Goal: Write the material out again exactly.
++++ Data lines ++++
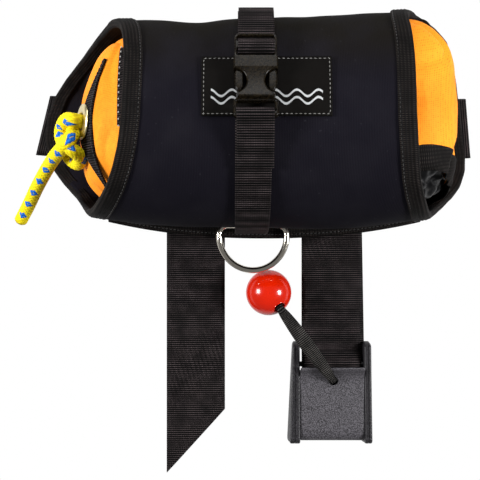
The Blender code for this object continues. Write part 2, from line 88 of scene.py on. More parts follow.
# How far the wrap's open ends reach from its middle: (degrees round the bag from its front, reach).
REACH_LEFT = (
    (-180, 185), (-156, 175), (-127, 150), (-90, 133), (-62, 121), (-40, 109), (-16, 100), (0, 97),
    (28, 96), (45, 99), (62, 103), (90, 118), (127, 145), (156, 175), (180, 185),
)
REACH_RIGHT = (
    (-180, 166), (-168, 169), (-156, 167), (-140, 161), (-127, 151), (-110, 135), (-90, 122), (-60, 111),
    (-35, 101), (0, 96), (65, 97), (90, 109), (105, 130), (120, 147), (150, 159), (180, 166),
)

STRAP_HALF = 12.5
WEB_THICK = 1.6
RIB_PITCH = 2.1
BELT_HALF = 25
LEG_X = 58
LEG_Z = 0.85
FOLD_Z = 1.93
ROPE_RADIUS = 5.1

RING_LOW, RING_HIGH = box("d_ring")
BALL_LOW, BALL_HIGH = box("pull_ball")
CAM_LOW, CAM_HIGH = box("cam_frame")
STRAP_X = sum(corner.x for corner in box("buckle_female")) / 2
BALL_CENTRE = (BALL_LOW + BALL_HIGH) / 2
BALL_RADIUS = (BALL_HIGH.x - BALL_LOW.x) / 2
CORD_HOLE = pivot("pull_ball_lift")
CORD_WAY = (BALL_CENTRE - CORD_HOLE).normalized()
HOLE_OUT = Vector((-CORD_WAY.x * 0.80, -CORD_WAY.y * 0.80, 0.60)).normalized()
BELT_BAR = pivot("cam_buckle_tilt")[1:]
CLIP_HINGE = pivot("clip_arm_right_flex")
CLIP_UP = Vector(JOINTS["clip_release"]["axis"])
CLIP_OUT = Vector(JOINTS["clip_arm_right_flex"]["axis"])
HINGE_UP = 8.1


# ---------------------------------------------------------------- materials

MATERIALS = {}


class Shade:
    """A Principled material, kept in MATERIALS, with short calls for the nodes that feed it."""

    def __init__(self, name, rough, metal=0.0, **inputs):
        MATERIALS[name] = bpy.data.materials.new(name)
        MATERIALS[name].use_nodes = True
        self.tree = MATERIALS[name].node_tree
        self.bsdf = self.tree.nodes["Principled BSDF"]
        self.set("Roughness", rough)
        self.set("Metallic", metal)
        for key, value in inputs.items():
            self.set(key.replace("_", " "), value)
        self.place = self.node("ShaderNodeTexCoord").outputs["Object"]

    def feed(self, socket, value):
        """Gives an input a number or a colour, or links an output to it."""
        if isinstance(value, bpy.types.NodeSocket):
            self.tree.links.new(value, socket)
        else:
            socket.default_value = (*value, 1.0) if isinstance(value, tuple) else value

    def node(self, kind, inputs=(), **settings):
        """A new node, with its inputs fed by name or number."""
        made = self.tree.nodes.new(kind)
        for key, value in settings.items():
            setattr(made, key, value)
        for key, value in dict(inputs).items():
            self.feed(made.inputs[key], value)
        return made

    def set(self, name, value):
        self.feed(self.bsdf.inputs[name], value)

    def colour(self, value):
        self.set("Base Color", value)

    def split(self, vector):
        return self.node("ShaderNodeSeparateXYZ", {0: vector}).outputs

    def math(self, operation, *values):
        return self.node("ShaderNodeMath", enumerate(values), operation=operation).outputs[0]

    def times(self, first, second):
        return self.math("MULTIPLY", first, second)

    def plus(self, first, second):
        return self.math("ADD", first, second)

    def wave(self, distance, period, sharp=1.0):
        """0 to 1 along a distance, once each period; a sharp over 1 narrows the crests."""
        turns = self.times(distance, 2 * math.pi / period)
        level = self.plus(self.times(self.math("SINE", turns), 0.5), 0.5)
        return self.math("POWER", level, sharp)

    def noise(self, scale, detail=3.0):
        inputs = {"Scale": scale, "Detail": detail, "Vector": self.place}
        return self.node("ShaderNodeTexNoise", inputs).outputs["Fac"]

    def mix(self, factor, low, high):
        made = self.node("ShaderNodeMix", {"Factor": factor}, data_type="RGBA")
        colours = [socket for socket in made.inputs if socket.type == "RGBA"]
        self.feed(colours[0], low)
        self.feed(colours[1], high)
        return next(out for out in made.outputs if out.type == "RGBA")

    def ramp(self, factor, low, high):
        """0 below low, 1 above high, smooth between."""
        inputs = {"Value": factor, "From Min": low, "From Max": high}
        return self.node("ShaderNodeMapRange", inputs, interpolation_type="SMOOTHSTEP").outputs["Result"]

    def bump(self, height, distance, strength=1.0):
        inputs = {"Strength": strength, "Distance": distance, "Height": height}
        self.set("Normal", self.node("ShaderNodeBump", inputs).outputs["Normal"])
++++
Answer for the task:
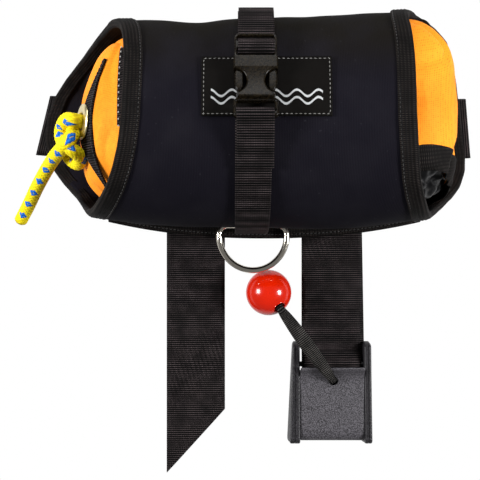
The Blender code for this object continues. Write part 2, from line 88 of scene.py on. More parts follow.
# How far the wrap's open ends reach from its middle: (degrees round the bag from its front, reach).
REACH_LEFT = (
    (-180, 185), (-156, 175), (-127, 150), (-90, 133), (-62, 121), (-40, 109), (-16, 100), (0, 97),
    (28, 96), (45, 99), (62, 103), (90, 118), (127, 145), (156, 175), (180, 185),
)
REACH_RIGHT = (
    (-180, 166), (-168, 169), (-156, 167), (-140, 161), (-127, 151), (-110, 135), (-90, 122), (-60, 111),
    (-35, 101), (0, 96), (65, 97), (90, 109), (105, 130), (120, 147), (150, 159), (180, 166),
)

STRAP_HALF = 12.5
WEB_THICK = 1.6
RIB_PITCH = 2.1
BELT_HALF = 25
LEG_X = 58
LEG_Z = 0.85
FOLD_Z = 1.93
ROPE_RADIUS = 5.1

RING_LOW, RING_HIGH = box("d_ring")
BALL_LOW, BALL_HIGH = box("pull_ball")
CAM_LOW, CAM_HIGH = box("cam_frame")
STRAP_X = sum(corner.x for corner in box("buckle_female")) / 2
BALL_CENTRE = (BALL_LOW + BALL_HIGH) / 2
BALL_RADIUS = (BALL_HIGH.x - BALL_LOW.x) / 2
CORD_HOLE = pivot("pull_ball_lift")
CORD_WAY = (BALL_CENTRE - CORD_HOLE).normalized()
HOLE_OUT = Vector((-CORD_WAY.x * 0.80, -CORD_WAY.y * 0.80, 0.60)).normalized()
BELT_BAR = pivot("cam_buckle_tilt")[1:]
CLIP_HINGE = pivot("clip_arm_right_flex")
CLIP_UP = Vector(JOINTS["clip_release"]["axis"])
CLIP_OUT = Vector(JOINTS["clip_arm_right_flex"]["axis"])
HINGE_UP = 8.1


# ---------------------------------------------------------------- materials

MATERIALS = {}


class Shade:
    """A Principled material, kept in MATERIALS, with short calls for the nodes that feed it."""

    def __init__(self, name, rough, metal=0.0, **inputs):
        MATERIALS[name] = bpy.data.materials.new(name)
        MATERIALS[name].use_nodes = True
        self.tree = MATERIALS[name].node_tree
        self.bsdf = self.tree.nodes["Principled BSDF"]
        self.set("Roughness", rough)
        self.set("Metallic", metal)
        for key, value in inputs.items():
            self.set(key.replace("_", " "), value)
        self.place = self.node("ShaderNodeTexCoord").outputs["Object"]

    def feed(self, socket, value):
        """Gives an input a number or a colour, or links an output to it."""
        if isinstance(value, bpy.types.NodeSocket):
            self.tree.links.new(value, socket)
        else:
            socket.default_value = (*value, 1.0) if isinstance(value, tuple) else value

    def node(self, kind, inputs=(), **settings):
        """A new node, with its inputs fed by name or number."""
        made = self.tree.nodes.new(kind)
        for key, value in settings.items():
            setattr(made, key, value)
        for key, value in dict(inputs).items():
            self.feed(made.inputs[key], value)
        return made

    def set(self, name, value):
        self.feed(self.bsdf.inputs[name], value)

    def colour(self, value):
        self.set("Base Color", value)

    def split(self, vector):
        return self.node("ShaderNodeSeparateXYZ", {0: vector}).outputs

    def math(self, operation, *values):
        return self.node("ShaderNodeMath", enumerate(values), operation=operation).outputs[0]

    def times(self, first, second):
        return self.math("MULTIPLY", first, second)

    def plus(self, first, second):
        return self.math("ADD", first, second)

    def wave(self, distance, period, sharp=1.0):
        """0 to 1 along a distance, once each period; a sharp over 1 narrows the crests."""
        turns = self.times(distance, 2 * math.pi / period)
        level = self.plus(self.times(self.math("SINE", turns), 0.5), 0.5)
        return self.math("POWER", level, sharp)

    def noise(self, scale, detail=3.0):
        inputs = {"Scale": scale, "Detail": detail, "Vector": self.place}
        return self.node("ShaderNodeTexNoise", inputs).outputs["Fac"]

    def mix(self, factor, low, high):
        made = self.node("ShaderNodeMix", {"Factor": factor}, data_type="RGBA")
        colours = [socket for socket in made.inputs if socket.type == "RGBA"]
        self.feed(colours[0], low)
        self.feed(colours[1], high)
        return next(out for out in made.outputs if out.type == "RGBA")

    def ramp(self, factor, low, high):
        """0 below low, 1 above high, smooth between."""
        inputs = {"Value": factor, "From Min": low, "From Max": high}
        return self.node("ShaderNodeMapRange", inputs, interpolation_type="SMOOTHSTEP").outputs["Result"]

    def bump(self, height, distance, strength=1.0):
        inputs = {"Strength": strength, "Distance": distance, "Height": height}
        self.set("Normal", self.node("ShaderNodeBump", inputs).outputs["Normal"])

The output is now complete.